I wish I could take it back, even though it’s not really a luxury, but Brighthouse charge you if you go back on the agreement. They’ll soon come and get it if you miss a payment, but you don’t get any money back.

I think this kind of shop targets people who don’t have plenty of money. The shoppers all seem to be people like me, on benefits, with two or three children. To be honest, it doesn’t feel too bad at the moment to be paying out each week but I am very, very good with money. I pay four weeks in advance each month. I can budget that way.
Living on benefits isn’t easy, especially with children, so I budget everything – gas, electricity, water, rent and things I mustn’t run out of, like nappies – and always end up with 20 quid left over in case of emergencies for the children.

I’ve got really good at managing money, like cooking meals that last for two or three days. I know that when I look back at what I paid in the long-term, I’ll feel differently. I have turned my life around recently and I want to buy presents for my children. The £400 I will have spent without meaning to would have gone a long way.

I have also recently moved out of my little flat thanks to a friend who is renting her bigger place to me. Finally I have space to move but there’s no furniture to fill it with and my littlest, who is two, was still in a travel cot. I had to take out an emergency loan which means repayments will be taken out of my benefits payments. It worries me. I am getting my life together but my small income is getting smaller.

Brighthouse Says:

We have clear pricing structures in place to ensure customers understand their agreement. We are members of the Plain English campaign and ensure all our materials receive their crystal mark.
At the time the agreement is signed the customer is taken through the contract in detail so that they understand the key terms and conditions.
This includes the total amount payable.
We go to great lengths to ensure that every customer understands the terms of their agreement and the ‘rent to own’ proposition.
If a customer has a query, we encourage them to discuss it with the store manager of their nearest store. There is also a customer help line.
We fully respect and apply all relevant laws in all aspects of the agreement, including the rights to cancel.
If the customer opts to take optional service cover, they benefit from No Quibble Returns and Start Where You Left Off services that help customers with payment problems.
Customers have the right to pay off their account early.
The price charged is calculated by the method required by the consumer credit act.

When we were moving, we had carefully packed everything into the van but something fell onto the stereo and put a hole in it. Brighthouse told me it should have been in bubble wrap, which is easy to say afterwards. It’s hard to think of everything. I had already spent ages dragging two kids around looking for boxes.

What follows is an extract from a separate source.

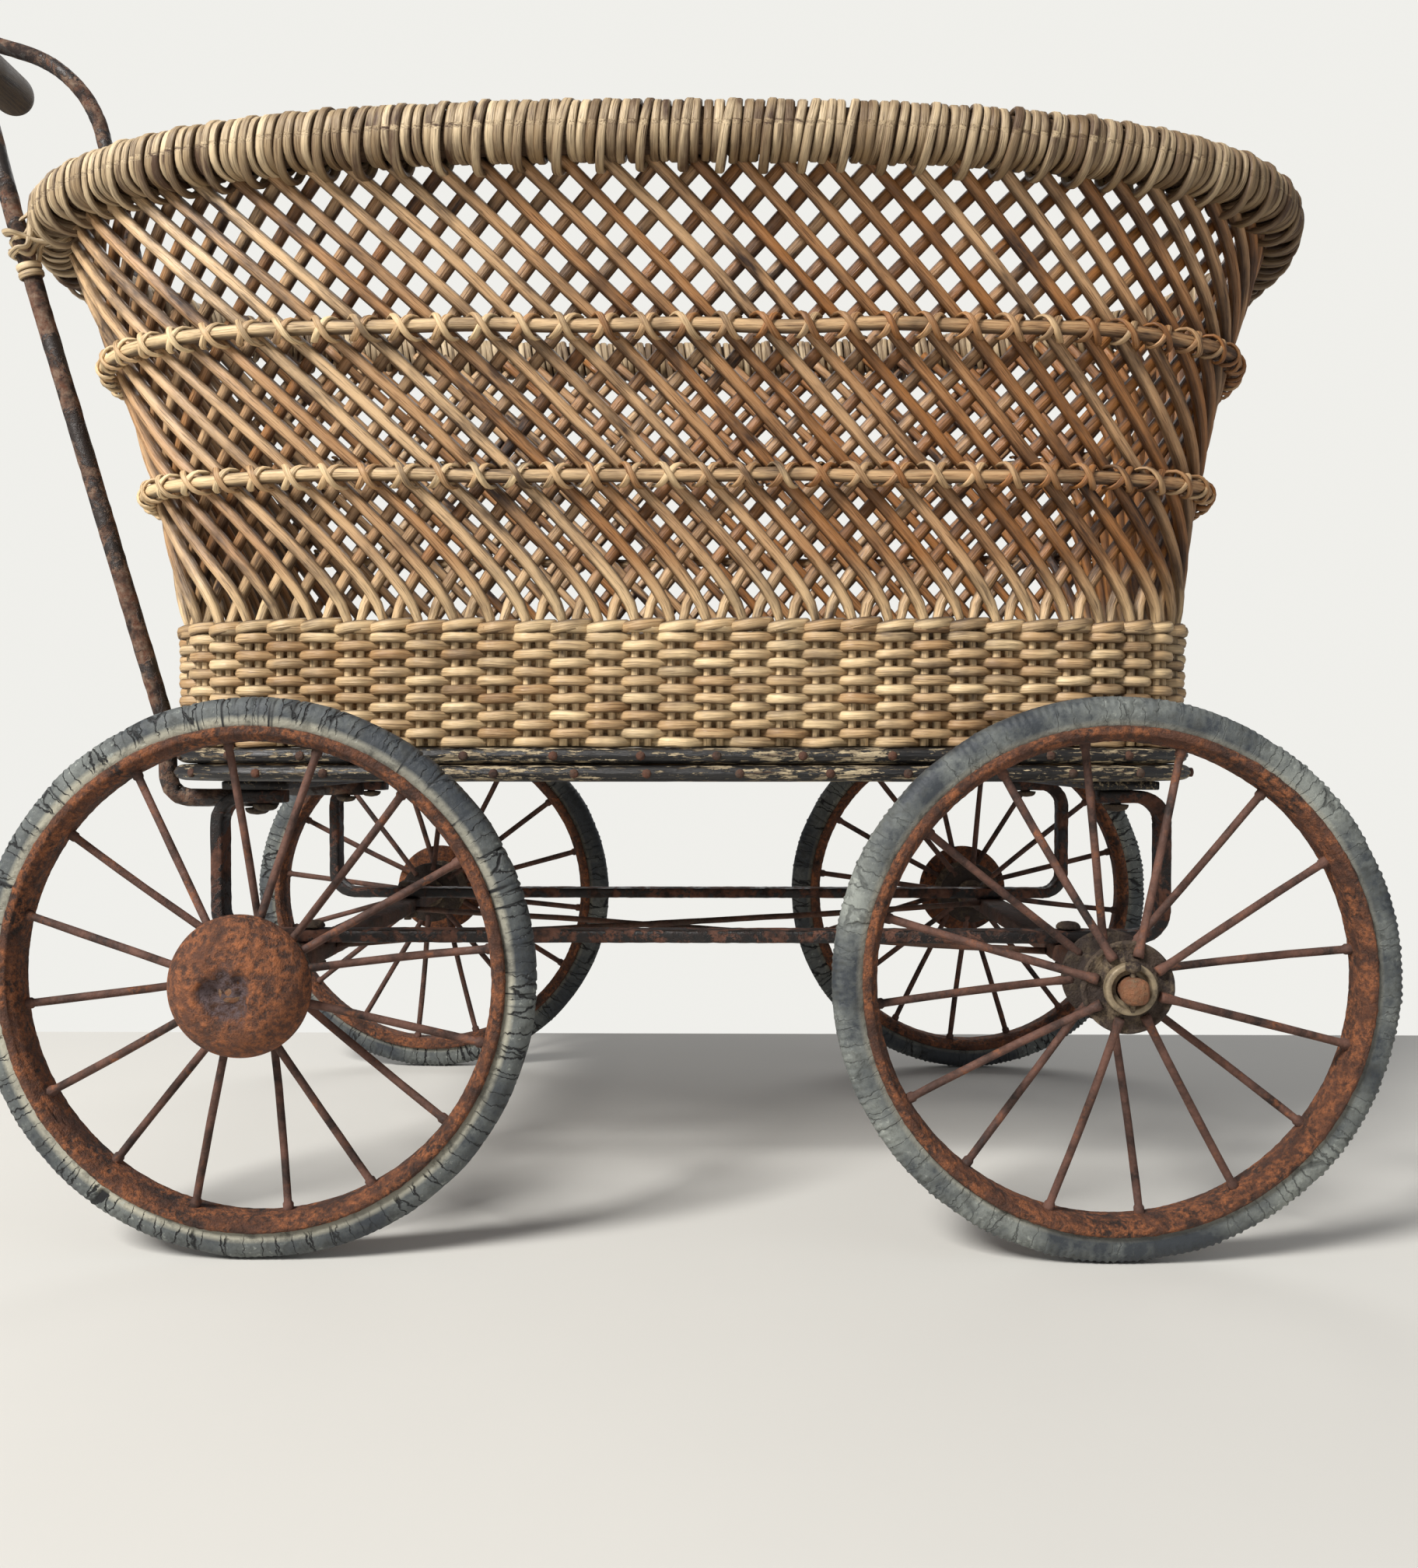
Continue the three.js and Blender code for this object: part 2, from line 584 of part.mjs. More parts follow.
function spokedHub() {
  const inFlange = flangeThickness - hubInboard;
  const outFlange = hubOutboard - hubLip - flangeThickness;
  const barrel = turned([
    [boreRadius, -hubInboard], [flangeRadius, -hubInboard], [flangeRadius, inFlange],
    [barrelRadius, inFlange + hubLip], [barrelRadius, outFlange], [flangeRadius, outFlange],
    [flangeRadius, hubOutboard - hubLip], [barrelRadius, hubOutboard - hubLip],
    [barrelRadius, hubOutboard],
    [boreRadius, hubOutboard]], hubFacets);
  const spokes = Array.from({ length: spokeCount }, (_, i) => {
    const angle = THREE.MathUtils.degToRad(spokePhase) + i * 2 * Math.PI / spokeCount;
    const y = i % 2 ? outFlange : inFlange;
    const start = flangeRadius - spokeRoot;
    const end = rimInner - 2 * touchGap;
    const [c, s] = [Math.cos(angle), Math.sin(angle)];
    const splay = Math.sign(y) * spokeSplay;
    return roundBar([start * c, y, start * s], [end * c, splay, end * s], spokeRadius, 4);
  });
  return join([barrel, ...spokes]);
}

function bush() {
  const low = hubOutboard + touchGap;
  const high = low + bushLength;
  return turned([[boreRadius, low], [bushRadius, low], [bushRadius, high], [boreRadius, high]], hubFacets);
}

// Domed cap with a flat back plate that seats on the outer flange.
function hubCap() {
  const seat = hubOutboard - hubLip + touchGap;
  const clearOfBush = bushRadius + capBushGap;
  const arc = (radius, height, low, steps) => Array.from({ length: steps + 1 }, (_, i) => {
    const angle = i * Math.PI / 2 / steps;
    return [radius * Math.cos(angle), low + height * Math.sin(angle)];
  });
  const outside = arc(capRadius, capHeight, seat, 4);
  const hollow = capHeight - capWall - capPlate;
  const inside = arc(capRadius - capWall, hollow, seat + capPlate, 4).reverse();
  outside[4][0] = 0;
  inside[0][0] = 0;
  const profile = [...inside, [clearOfBush, seat + capPlate], [clearOfBush, seat], ...outside];
  return turned(profile, hubFacets);
}

function washer() {
  const high = -hubInboard - touchGap;
  const low = high - washerThickness;
  return turned([[boreRadius, low], [washerRadius, low], [washerRadius, high], [boreRadius, high]],
    hubFacets);
}

function linchPin() {
  const y = hubOutboard + 2 * touchGap + bushLength + pinRadius;
  return roundBar([0, y, -pinLength / 2], [0, y, pinLength / 2], pinRadius, 8);
}

ends.forEach(([end, ex]) => sides.forEach(([side, sy]) => {
  const label = `${end}_${side}`;
  const wheel = new THREE.Group();
  wheel.position.set(ex * wheelbase / 2, sy * wheelPlane, axleZ);
  wheel.rotation.z = sy > 0 ? 0 : Math.PI;
  place(wheel, `tyre_${label}`, tyre(), 'rubber');
  place(wheel, `rim_${label}`, rim(), 'rust');
  place(wheel, `spoked_hub_${label}`, spokedHub(), 'rust');
  place(wheel, `hub_bush_${label}`, bush(), 'brass');
  if (cappedWheels.includes(label)) place(wheel, `hub_cap_${label}`, hubCap(), 'rust');
  place(wheel, `axle_washer_${label}`, washer(), 'rust');
  place(wheel, `linch_pin_${label}`, linchPin(), 'rust');
  pram.add(wheel);
}));

// Centre the pram's length on the origin.
const rearmost = barX - pushBarRadius * Math.cos(Math.PI / pushBarFacets);
const foremost = rimOutline.x + rimOutline.a + rimReach;
pram.position.x = -(rearmost + foremost) / 2;
pram.updateMatrixWorld(true);

export default pram;
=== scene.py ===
"""Finished surfaces of an antique wicker doll's pram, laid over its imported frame."""

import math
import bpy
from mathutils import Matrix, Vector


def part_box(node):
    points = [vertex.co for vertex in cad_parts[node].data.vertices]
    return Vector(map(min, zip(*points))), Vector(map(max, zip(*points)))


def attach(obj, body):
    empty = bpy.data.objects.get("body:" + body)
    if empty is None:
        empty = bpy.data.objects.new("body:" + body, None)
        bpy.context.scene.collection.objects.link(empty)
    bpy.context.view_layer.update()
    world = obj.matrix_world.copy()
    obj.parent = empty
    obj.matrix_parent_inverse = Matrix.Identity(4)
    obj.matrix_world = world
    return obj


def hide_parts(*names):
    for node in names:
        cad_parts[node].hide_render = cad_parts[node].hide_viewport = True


bl_info = {
    "name": "Wicker Doll's Pram",
    "version": (1, 0, 0),
    "blender": (4, 5, 0),
    "location": "3D View > Sidebar > Doll's Pram",
    "description": "Builds the cane, iron, rubber and wood of a wicker doll's pram",
    "category": "Object",
}

import bpy
import numpy as np
from bpy.props import (
    FloatProperty,
    FloatVectorProperty,
    IntProperty,
    PointerProperty,
)

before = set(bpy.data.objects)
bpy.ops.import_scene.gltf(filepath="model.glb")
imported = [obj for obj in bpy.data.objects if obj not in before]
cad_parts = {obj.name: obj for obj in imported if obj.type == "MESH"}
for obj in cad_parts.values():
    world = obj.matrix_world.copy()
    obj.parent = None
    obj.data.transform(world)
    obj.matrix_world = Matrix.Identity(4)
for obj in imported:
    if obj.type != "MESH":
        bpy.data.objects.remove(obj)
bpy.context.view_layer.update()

MM = 0.001
TURN = 2 * math.pi
SMALLEST = 0.05 * MM
# How far along the grain pattern each path of a set starts after the one before it.
GRAIN_STEP = 0.73
# A profile whose first radius is under this is closed on the axis.
AXIS_REACH = 0.2 * MM
WHEELS = ("rear_right", "front_right", "rear_left", "front_left")
SIDES = {"right": -1, "left": 1}
ENDS = {"rear": -1, "front": 1}


# ---- Places read from the frame ---------------------------------------------------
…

Brighthouse said they needed to see my tenancy agreement. I don’t actually have one because I’m renting from a friend, so they said they won’t repair the stereo even though it is insured. Even if they do agree to do something about it, I’ve been told they won’t replace it as new. What am I insured for? It all seemed wrong. I was even expected to make weekly payments before Brighthouse had got around to delivering the stereo, just because they couldn’t organise a van.

Quids in! Says:

We looked at the Brighthouse website. Goods are priced up with how much customers pay each week and how much the goods cost in total. A Philips Audio System, was advertised at £219.98.
Weekly payments are £2.03 for three years. The total cost, clearly displayed, is £316.68, almost half as much again on top of the cash price. The website says customers may have to take out Damage Liability Cover if they don’t have home contents insurance and it says optional Service Cover costs £1.09 a week. In total, with this cover, payments would total £486.72, well over twice as much as the stereo itself costs. A few quid a week sounds good but there is a difference between affordable and value for money.
Online store Amazon sells the Philips FWM377 Audio System for £155.01 (reduced from £201.05).
Leanne could have applied for a loan from the Bristol Credit Union. Paying £5 a week, a loan of £150 would have been clear in just 33 weeks, not three years. Interest would only have cost £11.83.
If Leanne spread payments over three years, she’d have paid £1.36 per week. Interest would only have been £60.11.
Credit Unions are community-based schemes, not businesses making profits for shareholders, so are affordable and value for money.